The packaging touts a “rare colorized climax”, and this meant the last two minutes or so of the movie came in color. The tones looked pretty wan and weak. Overall, this remained a watchable image that suffered from a mix of problems.

Don’t expect much from the film’s DTS-HD MA monaural soundtrack, as it felt like a lackluster effort, even for its era. Speech was intelligible but somewhat brittle.

Music lacked much range and could seem shrill. Effects appeared adequate but without much range, and they suffered from a little distortion at times.

Some pops and clicks accompanied the mix, though not on a persistent basis. This worked as a decent track given its age but not a good one.

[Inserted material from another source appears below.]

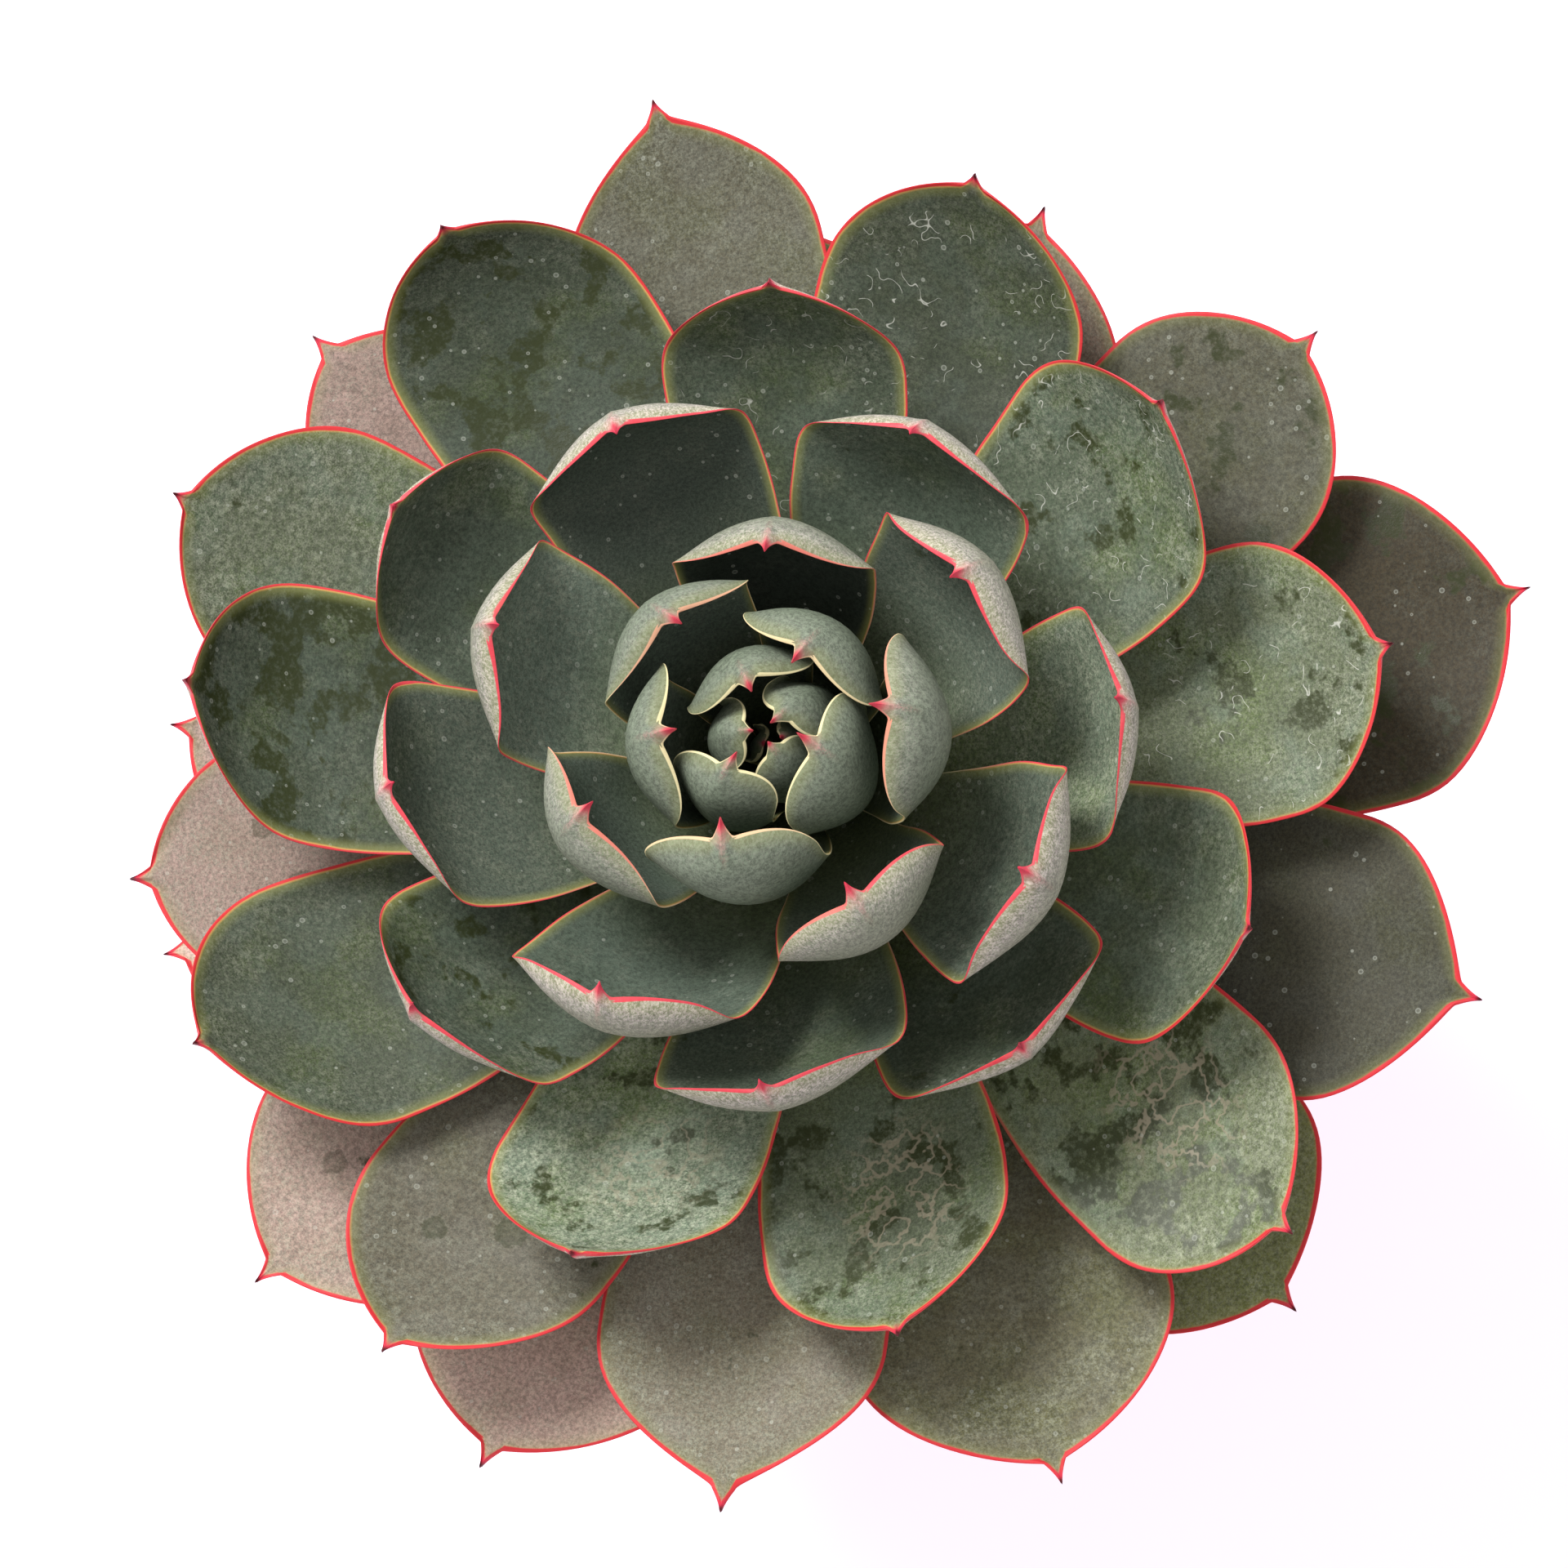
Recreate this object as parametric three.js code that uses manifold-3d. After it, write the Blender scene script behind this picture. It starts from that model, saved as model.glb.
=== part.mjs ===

A few extras flesh out the disc, and we find an audio commentary from film historian Stephen R. Bissette. He provides a running, screen-specific look at cast and crew, sets and locations, various effects, genre domains and production elements.

At times, Bissette’s chat can feel like a glorified IMDB overview, especially during the film’s first half. However, I like his personal perspective on Hell and the genre, and when he delves into effects – his real wheelhouse – the track improves significantly.

Honestly, I wish Bissette spent most of the 70 minutes on the effects, as these portions easily turn the most interesting. Even at its weakest, though, this remains a good commentary, one that becomes superior when Bissette touches on his preferred topics.

Missouri Born runs 14 minutes, 41 seconds and brings remarks from film historian C. Courtney Joyner as he discusses the life and career of actor Jim Davis. Joyner makes this a tight, informative overview.

Finally, the package includes a booklet that features an essay from author Dan Stradley as well as some photos and art. It finishes the set on a positive note.

Even by the low standards of bargain basement 1950s sci-fi/horror, Monster From Green Hell seems cheap and shoddy. We do not even find campy thrills, as the film brings us a sluggish, dull experience. The Blu-ray offers mediocre picture and audio along with a few decent bonus features. Expect a boring drag of a movie.